Hmm, a może chodziło mi o dywersyfikację…?
Ja_n i gra wojenna? Niedawno odsłuchiwałem jeden z dawniejszych odcinków planszostacji w której twierdził, że za grami wojennymi nie przepada (delikatnie mówiąc).
@Bartek – z czasem udało mi się bliżej zdefiniować obiekt mojej niechęci. Jest nim nie tyle gra wojenna, co gry w których los jednego gracza zależy od sojuszy innych graczy. W grach wojennych bardzo często zdarza się, że jeśli dwóch sąsiadów postanowi mnie zgnębić, to zgnębią i nic nie poradzę. Mogę się dogadać z kimś innym, ale nie przepadam za takimi sytuacjami, w których muszę się do kogoś umizgiwać albo inaczej sobie nie pogram. Kilka bolesnych doświadczeń tego typu wpłynęło na moje podejście do całego gatunku. Na szczęście są jeszcze gry wojenne i quasi-wojenne, w których:
1. strona militarna nie ma kluczowego znaczenia (np. Szogun)
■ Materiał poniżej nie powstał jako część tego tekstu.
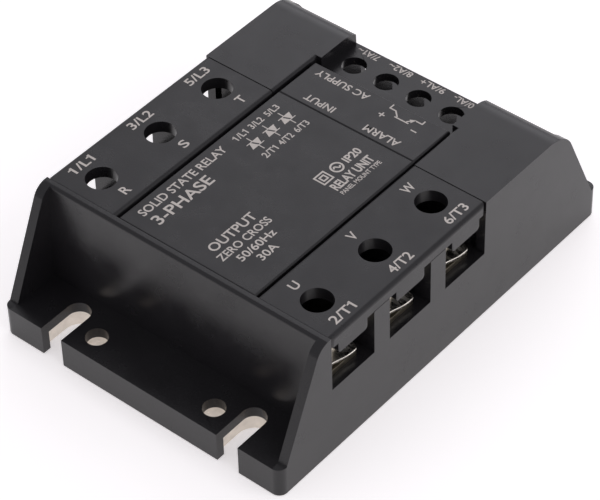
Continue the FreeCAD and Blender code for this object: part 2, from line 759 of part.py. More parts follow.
def make_screw_shape(body, foot, washer, head, shank, recess_depth):
    """Turned profile of a screw, cross recess cut in the head; each pair is (radius, height)."""
    (washer_radius, washer_height), (head_radius, head_height) = washer, head
    (shank_radius, shank_length) = shank
    washer_radius, head_radius = length(washer_radius), length(head_radius)
    shank_radius = length(shank_radius)
    washer_top = foot + washer_height
    head_top, tip = washer_top + head_height, foot - shank_length
    tip_bevel = shank_radius * 0.2
    groove = length("slip_gap")
    neck = head_radius * 0.78
    rim, crown = head_radius * 0.85, head_radius * 0.6
    outline = Drawing(body, XZ)
    outline.polygon([
        (0, tip), (shank_radius - tip_bevel, tip), (shank_radius, tip + tip_bevel), (shank_radius, foot),
        (washer_radius, foot), (washer_radius, washer_top - groove), (neck, washer_top - groove),
        (neck, washer_top), (head_radius, washer_top), (head_radius, head_top - length(head_height) * 0.35),
        (rim, head_top - length(head_height) * 0.07), (crown, head_top), (0, head_top)])
    turn_profile(body, outline)
    arm, half_slot = head_radius * 0.62, length("recess_width") / 2
    span = (head_top - recess_depth, head_top + EXTRA)
    block(body, "Pocket", (-arm, arm), (-half_slot, half_slot), span)
    block(body, "Pocket", (-half_slot, half_slot), (-arm, arm), span)


def make_nuts(label, side):
    """Three M4 hexagon nuts held in the pockets of the terminal shelf."""
    nuts = []
    foot = length("shelf_top") - "nut_thickness" - "stack_gap"
    for index in (1, 2, 3):
        body = new_body(f"{label}_{index}", at=(length("terminal_x") * side, terminal_y(index), 0))
        layer(body, "Pad", (foot, foot + "nut_thickness"), hexagons=[((0, 0), "nut_across_flats")])
        drum(body, "Pocket", (0, 0), length("screw_radius") + "screw_clearance",
             (foot, foot + "nut_thickness"))
        nuts.append(body)
    gather(label, nuts)


def join(label, members):
    """Identical pieces kept as separate solids of one node."""
    group = document.addObject("Part::Compound", label)
    group.Label = label
    group.Links = members
    parts[label] = group


def make_control_terminal(label, index):
    """Small tapped bar on the control shelf, with a tail into the electronics bay."""
    body = new_body(label, at=(control_x(index), 0, 0))
    half, floor = length("control_bar_width") / 2, length("shelf_top")
    top = floor + "control_bar_thickness"
    tail, tail_half = length("control_tail_front"), length("control_tail_width") / 2
    block(body, "Pad", (-half, half), (tail, "control_bar_rear"), (floor, top))
    block(body, "Pad", (-tail_half, tail_half), (tail, tail + "control_tail_width"), (top, "board_foot"))
    drum(body, "Pocket", (0, "control_y"), length("control_screw_radius") + "screw_clearance", (floor, top))


def make_control_clamp(label, index):
    """Small flat wire clamp under a control screw."""
    body = new_body(label, at=(control_x(index), "control_y", 0))
    foot = length("shelf_top") + "control_bar_thickness" + "stack_gap"
    top = foot + "control_clamp_thickness"
    half = length("control_clamp_size") / 2
    block(body, "Pad", (-half, half), (-half, half), (foot, top))
    drum(body, "Pocket", (0, 0), length("control_screw_radius") + "slip_gap", (foot, top))
    round_edges(body, "control_clamp_round", upright)


def make_control_screw(label, index):
    """M3 cross-recess screw of a control terminal."""
    body = new_body(label, at=(control_x(index), "control_y", 0))
    clamp_foot = length("shelf_top") + "control_bar_thickness" + "stack_gap"
    foot = clamp_foot + "control_clamp_thickness" + "stack_gap"
    make_screw_shape(body, foot, washer=("control_washer_radius", "control_washer_thickness"),
                     head=("control_head_radius", "control_head_height"),
                     shank=("control_screw_radius", "control_screw_length"),
                     recess_depth="control_recess_depth")


def gather(label, members):
    """Give the node its one piece, or join several identical pieces in it."""
    for body in members:
        parts.pop(body.Label)
    if len(members) == 1:
        parts[label] = members[0]
    else:
        join(label, members)


def row_of_blocks(label, kind, count=1, middle_x=0):
    """Moulded components side by side across the board, their sizes read from the sheet by kind."""
    half_x, half_y = length(f"{kind}_across") / 2, length(f"{kind}_along") / 2
    y, foot = length(f"{kind}_y"), length("board_foot") + "board_thickness"
    members = []
    for x in row_places(kind, count, middle_x):
        name = label if count == 1 else f"{label}_{len(members) + 1}"
        body = new_body(name, at=(x, y, 0))
        block(body, "Pad", (-half_x, half_x), (-half_y, half_y), (foot, foot + f"{kind}_height"))
        members.append(body)
    gather(label, members)


def row_of_discs(label, kind, count):
    """Round components that each stand on a lead, side by side across the board."""
    foot = length("board_foot") + "board_thickness"
    body_foot = foot + "lead_length"
    members = []
    for x in row_places(kind, count, 0):
        body = new_body(f"{label}_{len(members) + 1}", at=(x, f"{kind}_y", 0))
        drum(body, "Pad", (0, 0), f"{kind}_radius", (body_foot, body_foot + f"{kind}_height"))
        drum(body, "Pad", (0, 0), "lead_radius", (foot, body_foot))
        members.append(body)
    gather(label, members)


def row_places(kind, count, middle_x):
    """Places along X of a row that is centred on middle_x."""
    if count == 1:
        return [length(middle_x)]
    return [length(f"{kind}_spacing") * (step - (count - 1) / 2) + middle_x for step in range(count)]


def make_power_modules():
    """Three potted thyristor modules on insulating pads, one under each pair of terminals."""
    plate_top = length("plate_thickness")
    pad_top = plate_top + "pad_thickness"
    module_top = pad_top + "module_height"
    half_x, half_y = length("module_length") / 2, length("module_width") / 2
    pad_x, pad_y = half_x + "pad_margin", half_y + "pad_margin"
    leg_end, leg_half = length("bar_inner") + "bar_thickness", length("module_leg_width") / 2
    leg_foot = length("bar_leg_foot") - "module_leg_thickness"
    pads = []
    for index in (1, 2, 3):
        pad = new_body(f"insulating_pad_{index}", at=(0, terminal_y(index), 0))
        block(pad, "Pad", (-pad_x, pad_x), (-pad_y, pad_y), (plate_top, pad_top))
        pads.append(pad)
        body = new_body(f"power_module_{index}", at=(0, terminal_y(index), 0))
        block(body, "Pad", (-half_x, half_x), (-half_y, half_y), (pad_top, module_top))
        round_edges(body, "module_round", upright)
        for side in (-1, 1):
            block(body, "Pad", mirrored(half_x - EXTRA, leg_end, side), (-leg_half, leg_half),
                  (leg_foot, "bar_leg_foot"))
    gather("insulating_pads", pads)


def make_circuit_board():
    """The driver board across the bay, and the components on it."""
    half, foot = length("bay_half_width") - "board_play", length("board_foot")
    board = new_body("circuit_board")
    block(board, "Pad", (-half, half), ("board_front", "board_rear"), (foot, foot + "board_thickness"))
    row_of_blocks("optocouplers", "optocoupler", count=3)
    row_of_blocks("snubber_capacitors", "capacitor", count=3)
    row_of_blocks("snubber_resistors", "resistor", count=3)
    row_of_discs("varistors", "varistor", count=3)
    row_of_discs("input_capacitors", "input_capacitor", count=2)
    row_of_blocks("rectifier_bridge", "rectifier")
    row_of_blocks("alarm_transistor", "transistor", middle_x="transistor_x")


def case_screw_places():
    """The four corners where the case is screwed on the plate."""
    return [(length("case_screw_x") * side, length("case_screw_y") * end)
            for side in (-1, 1) for end in (-1, 1)]


def make_case_screws():
    """Four countersunk self-tapping screws that hold the case on the base plate."""
    members = []
    head_foot = length("case_foot") + "slip_gap"
    head, shank = length("case_screw_head"), length("case_screw_radius")
    tip = head_foot + "case_screw_length"
    for x, y in case_screw_places():
        body = new_body(f"case_screw_{len(members) + 1}", at=(x, y, 0))
        outline = Drawing(body, XZ)
        outline.polygon([(0, head_foot), (head, head_foot), (shank, head_foot + head - shank),
                         (shank, tip - shank), (0, tip)])
        turn_profile(body, outline)
        members.append(body)
    gather("case_screws", members)


make_base_plate()
make_case()
make_centre_panel()
for side_name, sign, half_turn in sides():
    make_cover(f"{side_name}_cover", half_turn)
    for number in (1, 2, 3):
        make_power_terminal(f"{side_name}_terminal_{number}", sign, number)
        make_power_clamp(f"{side_name}_clamp_{number}", sign, number)
        make_power_screw(f"{side_name}_screw_{number}", sign, number)
    make_nuts(f"{side_name}_nuts", sign)
for number in (1, 2, 3, 4):
    make_control_terminal(f"control_terminal_{number}", number)
    make_control_clamp(f"control_clamp_{number}", number)
    make_control_screw(f"control_screw_{number}", number)
make_power_modules()
make_circuit_board()
make_case_screws()

document.recompute()
for item in document.Objects:
    if "Invalid" in item.State or "Error" in item.State:
        raise RuntimeError(f"{item.Label} did not build: {item.State}")
os.makedirs(OUTPUT_FOLDER, exist_ok=True)
for name, item in parts.items():
    shape = item.Shape
    if shape.isNull() or not shape.isValid():
        raise RuntimeError(f"{name} is not a valid shape")
    shape.exportStep(f"{OUTPUT_FOLDER}/{name}.step")
    box = shape.BoundBox
    print(f"{name:22s} solids {len(shape.Solids)} volume {shape.Volume:9.1f}"
          f"  x {box.XMin:6.1f} {box.XMax:6.1f}  y {box.YMin:6.1f} {box.YMax:6.1f}"
          f"  z {box.ZMin:5.1f} {box.ZMax:5.1f}")
print(len(parts), "nodes")
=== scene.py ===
import json
import math

import bmesh
import bpy
from mathutils import Matrix, Vector


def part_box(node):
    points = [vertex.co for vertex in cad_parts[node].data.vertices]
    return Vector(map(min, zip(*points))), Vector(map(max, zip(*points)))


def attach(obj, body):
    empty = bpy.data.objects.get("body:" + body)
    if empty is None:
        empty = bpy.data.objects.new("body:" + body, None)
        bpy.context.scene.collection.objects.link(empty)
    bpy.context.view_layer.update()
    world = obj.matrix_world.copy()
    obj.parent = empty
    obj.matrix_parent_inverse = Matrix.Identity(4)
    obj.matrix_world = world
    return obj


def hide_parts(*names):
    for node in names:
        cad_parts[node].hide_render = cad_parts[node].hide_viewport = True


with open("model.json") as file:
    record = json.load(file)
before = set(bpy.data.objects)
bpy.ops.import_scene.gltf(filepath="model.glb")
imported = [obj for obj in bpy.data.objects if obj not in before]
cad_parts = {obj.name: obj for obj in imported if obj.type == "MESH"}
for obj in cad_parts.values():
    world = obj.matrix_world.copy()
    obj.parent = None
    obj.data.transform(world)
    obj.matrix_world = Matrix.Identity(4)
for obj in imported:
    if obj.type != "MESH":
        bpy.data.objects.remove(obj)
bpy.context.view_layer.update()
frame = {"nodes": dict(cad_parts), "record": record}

# Sizes and places are in millimetres, and MM turns them into the frame's metres.
MM = 0.001
HOUSING = "housing"
SIDES = ("line", "load")
POWER = (1, 2, 3)
CONTROL = (1, 2, 3, 4)
DECK_TOP = 28.0         # upper face of the case behind the centre panel
PRINT_THICKNESS = 0.03  # ink, half of it above the face that carries it
UPWARD = 90.0           # reads along +Y, seen from the load side
REARWARD = 180.0        # reads along -X, seen from the rear


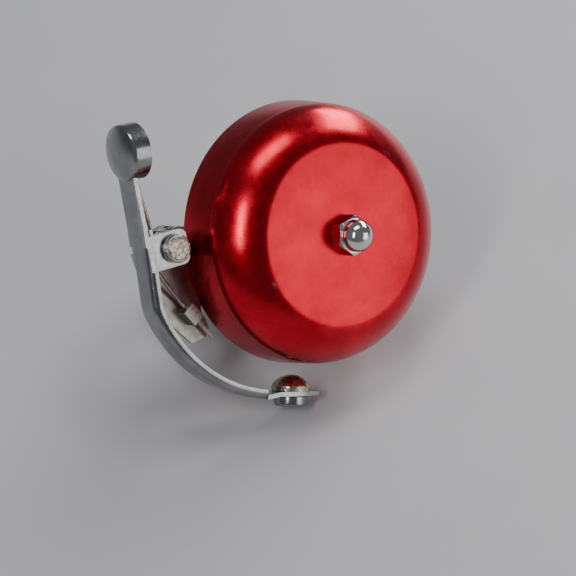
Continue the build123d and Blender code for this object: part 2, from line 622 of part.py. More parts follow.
def make_pivot_rivet():
    """Shoulder rivet fixed in the bracket, with a flat head above the lever's upper ear."""
    washer_top = LEVER_TOP_Z + PIVOT_END_PLAY + PIVOT_WASHER_THICK
    journal = rod(PIN_DIA / 2, BRACKET_Z, washer_top, PIVOT_X, PIVOT_Y)
    shoulder_top = LEVER_Z - PIVOT_END_PLAY - PIVOT_WASHER_THICK
    shoulder = rod(PIN_SHOULDER_DIA / 2, BRACKET_TOP_Z, shoulder_top, PIVOT_X, PIVOT_Y)
    head = rod(PIN_HEAD_DIA / 2, washer_top, washer_top + PIN_HEAD_HEIGHT, PIVOT_X, PIVOT_Y)
    head = chamfer(head.edges().group_by(Axis.Z)[-1], PIN_HEAD_CHAMFER)
    tail = rod(PIN_TAIL_DIA / 2, BRACKET_Z - PIN_TAIL_HEIGHT, BRACKET_Z, PIVOT_X, PIVOT_Y)
    tail = fillet(tail.edges().group_by(Axis.Z)[0], PIN_TAIL_ROUND)
    return journal + shoulder + head + tail


def make_pivot_washer(low):
    """Thin washer on the rivet beside one ear."""
    inner = PIN_DIA / 2 + SEAT_FIT
    return tube(PIVOT_WASHER_DIA / 2, inner, low, low + PIVOT_WASHER_THICK, PIVOT_X, PIVOT_Y)


def make_spring_sleeve():
    """Sleeve on the rivet between the ears, inside the coil."""
    inner = PIN_DIA / 2 + SEAT_FIT
    low = LEVER_Z + LEVER_SHEET + PIVOT_END_PLAY
    return tube(SLEEVE_DIA / 2, inner, low, low + EAR_SPACE - 2 * PIVOT_END_PLAY, PIVOT_X, PIVOT_Y)


def leaving_angle(x, y, side):
    """Angle on the coil at which the wire leaves in a straight line for a point."""
    return degrees(atan2(y, x) + side * acos(COIL_MEAN_DIA / 2 / sqrt(x * x + y * y)))


def wire_run(*points):
    """Straight runs of wire through a list of points, with a ball at each bend."""
    ball = Sphere(WIRE_DIA / 2)
    wire = Pos(*points[0]) * ball
    for here, there in zip(points, points[1:]):
        way = Vector(*there) - Vector(*here)
        run = extrude(Plane(origin=here, z_dir=way) * Circle(WIRE_DIA / 2), way.length)
        wire = wire + run + Pos(*there) * ball
    return wire


def hook_level():
    """Level of the wire's centre where it passes under the bracket's hook."""
    return BRACKET_Z + HOOK_HEIGHT - BRACKET_SHEET - WIRE_DIA / 2 - WIRE_CLEARANCE


def lower_leg_points(start, bend):
    """Points of the leg that leaves the coil, bends and runs level under the hook."""
    hook = (BRACKET_FRAME * Pos(HOOK_ALONG, HOOK_ACROSS, hook_level())).position
    run = Vector(hook.X - bend[0], hook.Y - bend[1]).normalized()
    level = hook - run * HOOK_LENGTH
    end = hook + run * LOWER_LEG_PAST_HOOK
    return start, bend, tuple(level), tuple(end)


def make_torsion_spring():
    """Coil round the sleeve, one leg to the stem beside the pad and one under the bracket's hook."""
    low = LEVER_Z + LEVER_SHEET + PIVOT_END_PLAY + WIRE_DIA / 2 + COIL_CLEARANCE
    rest_x = PAD_CENTRE_X - PAD_DIA / 2 - UPPER_LEG_SHORT_OF_PAD
    rest_x, rest_y = stem_point(rest_x, LEVER_SHEET + WIRE_DIA / 2 + WIRE_CLEARANCE)
    lower_angle = leaving_angle(LOWER_LEG_BEND_X, LOWER_LEG_BEND_Y, -1)
    upper_angle = leaving_angle(rest_x - PIVOT_X, rest_y - PIVOT_Y, 1)
    turns = COIL_TURNS + (lower_angle - upper_angle) / 360
    helix = Helix(pitch=COIL_HEIGHT / turns, height=COIL_HEIGHT, radius=COIL_MEAN_DIA / 2, lefthand=True)
    helix = Pos(PIVOT_X, PIVOT_Y, low) * Rot(0, 0, lower_angle) * helix
    coil = sweep(Plane(origin=helix @ 0, z_dir=helix % 0) * Circle(WIRE_DIA / 2), path=helix, is_frenet=True)
    bend = (PIVOT_X + LOWER_LEG_BEND_X, PIVOT_Y + LOWER_LEG_BEND_Y, low)
    lower_leg = wire_run(*lower_leg_points(tuple(helix @ LEG_OVERLAP), bend))
    upper_leg = wire_run(tuple(helix @ (1 - LEG_OVERLAP)), (rest_x, rest_y, LEVER_Z + UPPER_LEG_RISE))
    return coil + lower_leg + upper_leg


def build():
    """Write one STEP file for each named piece."""
    os.makedirs("parts", exist_ok=True)
    upper_washer_z = LEVER_TOP_Z + PIVOT_END_PLAY
    lower_washer_z = LEVER_Z - PIVOT_END_PLAY - PIVOT_WASHER_THICK
    pieces = {
        "dome": make_dome(),
        "acorn_nut": make_acorn_nut(),
        "dome_post": make_dome_post(),
        "saddle_washer": make_saddle_washer(),
        "dome_seat_washer": make_seat_washer(),
        "dome_spring_washer": make_spring_washer(),
        "clamp_band": make_clamp_band(),
        "bar_liner": make_bar_liner(),
        "clamp_screw": make_clamp_screw(),
        "clamp_screw_washer": make_screw_washer(),
        "clamp_nut": make_clamp_nut(),
        "lever_bracket": make_lever_bracket(),
        "strike_lever": make_strike_lever(),
        "hammer_head": make_hammer_head(),
        "hammer_rivet_cap": make_hammer_cap(),
        "pivot_rivet": make_pivot_rivet(),
        "pivot_upper_washer": make_pivot_washer(upper_washer_z),
        "pivot_lower_washer": make_pivot_washer(lower_washer_z),
        "spring_sleeve": make_spring_sleeve(),
        "torsion_spring": make_torsion_spring(),
    }
    for name, piece in pieces.items():
        export_step(piece, f"parts/{name}.step")


build()
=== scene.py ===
"""Bicycle bell with a side lever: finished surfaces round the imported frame."""

import logging
import math
from abc import ABC, abstractmethod
from dataclasses import dataclass, field
from enum import Enum

import bmesh
import bpy
from mathutils import Matrix, Vector
from mathutils.geometry import interpolate_bezier


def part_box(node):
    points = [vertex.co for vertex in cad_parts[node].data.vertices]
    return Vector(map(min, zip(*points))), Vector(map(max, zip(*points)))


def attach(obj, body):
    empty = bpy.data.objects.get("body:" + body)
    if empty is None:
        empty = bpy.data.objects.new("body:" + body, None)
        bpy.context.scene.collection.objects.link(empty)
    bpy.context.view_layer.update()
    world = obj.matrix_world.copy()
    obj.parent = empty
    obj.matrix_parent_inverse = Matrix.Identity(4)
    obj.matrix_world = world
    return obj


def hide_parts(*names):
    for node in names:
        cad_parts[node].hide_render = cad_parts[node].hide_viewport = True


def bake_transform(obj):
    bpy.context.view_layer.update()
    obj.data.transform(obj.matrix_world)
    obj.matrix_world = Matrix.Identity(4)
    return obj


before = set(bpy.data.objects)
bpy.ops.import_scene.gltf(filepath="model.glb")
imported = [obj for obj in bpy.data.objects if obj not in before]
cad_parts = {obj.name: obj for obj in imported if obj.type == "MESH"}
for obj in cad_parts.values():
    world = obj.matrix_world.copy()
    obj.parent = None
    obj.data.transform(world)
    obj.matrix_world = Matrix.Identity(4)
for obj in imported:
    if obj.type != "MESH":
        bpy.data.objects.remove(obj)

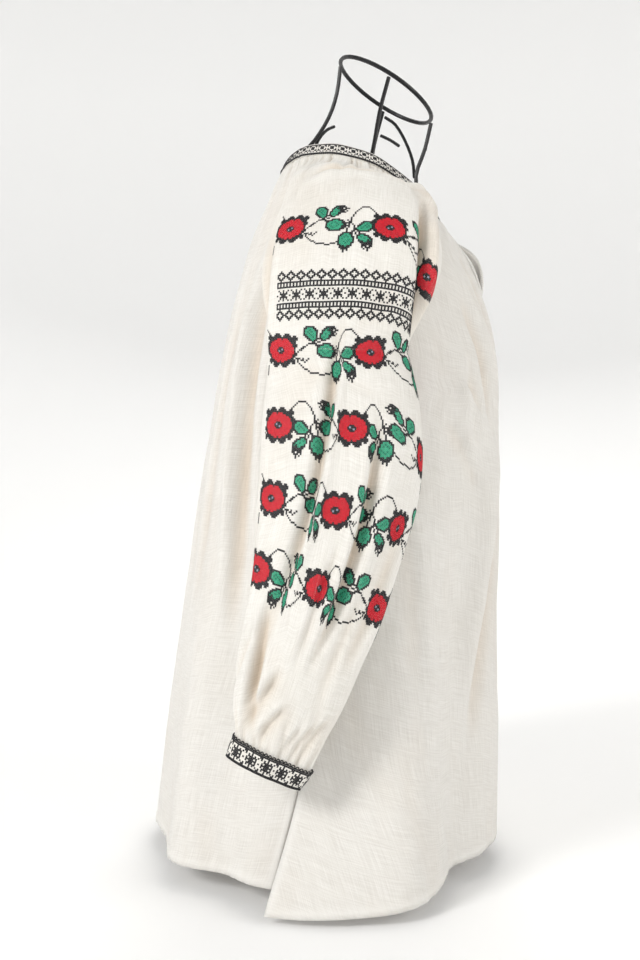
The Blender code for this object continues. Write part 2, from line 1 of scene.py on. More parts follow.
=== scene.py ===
# %% [markdown]
# # A Romanian ie on a wire dress form
#
# An ie is a smock blouse of thin cotton: a flared front and back and two full sleeves, all
# gathered into one narrow neckband. Its sleeves carry rows of cross stitch.
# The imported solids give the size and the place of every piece. This lesson clothes them: each
# solid is replaced by a thin sheet of cloth, by threads that lie on it, or by painted wire.
# We start by loading the solids.

# %% Load the frame
import math

import bpy
import numpy as np
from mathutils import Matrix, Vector, noise


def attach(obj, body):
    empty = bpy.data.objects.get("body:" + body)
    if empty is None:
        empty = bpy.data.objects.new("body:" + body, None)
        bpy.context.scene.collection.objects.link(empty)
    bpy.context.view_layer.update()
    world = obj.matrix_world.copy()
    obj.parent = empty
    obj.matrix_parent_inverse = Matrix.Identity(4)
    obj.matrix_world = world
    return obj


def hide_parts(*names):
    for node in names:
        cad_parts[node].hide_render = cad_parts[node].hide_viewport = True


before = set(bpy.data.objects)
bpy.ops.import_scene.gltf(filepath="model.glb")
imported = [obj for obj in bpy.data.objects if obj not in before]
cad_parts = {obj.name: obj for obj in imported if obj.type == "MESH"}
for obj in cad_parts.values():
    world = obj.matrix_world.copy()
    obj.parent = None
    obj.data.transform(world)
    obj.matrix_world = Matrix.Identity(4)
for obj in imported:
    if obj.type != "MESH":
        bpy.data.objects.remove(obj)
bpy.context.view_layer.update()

# %% [markdown]
# Four small helpers come first. Operators work on the object that is active and selected, and
# much of the cloth is laid out by lengths along a line and by directions of length one.

# %% Small helpers
def add_object(name, data):
    thing = bpy.data.objects.new(name, data)
    bpy.context.scene.collection.objects.link(thing)
    return thing


def select_only(thing):
    for other in bpy.context.selected_objects:
        other.select_set(False)
    bpy.context.view_layer.objects.active = thing
    thing.select_set(True)


def unit(vectors):
    """The same directions, each one long."""
    return vectors / np.linalg.norm(vectors, axis=-1, keepdims=True)


def lengths_along(line):
    """The length from a line's first point to each of its points."""
    step = np.linalg.norm(np.diff(line, axis=0), axis=1)
    return np.concatenate([[0.0], np.cumsum(step)])


# %% [markdown]
# ## Camera, floor and light
#
# A garment is looked at in soft, even light, on a floor and in front of a wall of the same
# pale paper. A shallow dish does for both: its flat middle is the floor, and its rim curves up
# all round, so no edge shows from any side. It is spun from a short profile.


# %% Camera
camera_data = bpy.data.cameras.new("camera")
camera = add_object("camera", camera_data)
camera.location = (-1.35, 0.008, 0.402)
camera.rotation_euler = (math.radians(90), 0.0, math.radians(-90))
camera_data.sensor_fit = "VERTICAL"
camera_data.sensor_height = 36.0
camera_data.lens = 45.0
bpy.context.scene.camera = camera
print("camera looks along +X from", tuple(camera.location))

# %% Paper floor and backdrop
FLOOR_RADIUS = 2.7
RIM_CURVE = 2.4
RIM_STEPS = 12
DISH_HEIGHT = 4.5


def add_paper():
    """A flat disc whose rim sweeps up into a wall, spun round the middle."""
    profile = [(0.0, 0.0), (FLOOR_RADIUS, 0.0)]
    for step in range(1, RIM_STEPS + 1):
        angle = math.radians(90.0 * step / RIM_STEPS)
        rise = RIM_CURVE * (1.0 - math.cos(angle))
        profile.append((FLOOR_RADIUS + RIM_CURVE * math.sin(angle), rise))
    profile.append((FLOOR_RADIUS + RIM_CURVE, DISH_HEIGHT))
    mesh = bpy.data.meshes.new("paper")
    edges = [(i, i + 1) for i in range(len(profile) - 1)]
    mesh.from_pydata([(x, 0.0, z) for x, z in profile], edges, [])
    paper = add_object("paper", mesh)
    select_only(paper)
    bpy.ops.object.mode_set(mode="EDIT")
    bpy.ops.mesh.select_all(action="SELECT")
    bpy.ops.mesh.spin(steps=64, angle=2.0 * math.pi, center=(0, 0, 0), axis=(0, 0, 1))
    bpy.ops.mesh.remove_doubles(threshold=0.0005)
    bpy.ops.mesh.normals_make_consistent(inside=True)
    bpy.ops.object.mode_set(mode="OBJECT")
    bpy.ops.object.shade_smooth()
    return paper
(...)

2. gra tylko 2 graczy więc nie ma z kim się układać (np. Manoeuvre)
3. sojusze są częścią mechaniki, są sformalizowane (np. Through the Ages)
4. sojusze i współpraca przeciwko jednemu przeciwnikowi jest wbudowana w grę (Friedrich)
I w takich grach ich „wojenność” nie przeszkadza mi specjalnie (może poza TtA, w której moim zdaniem aspekt militarny jest kluczowy i spłaszcza bardzo całą grę).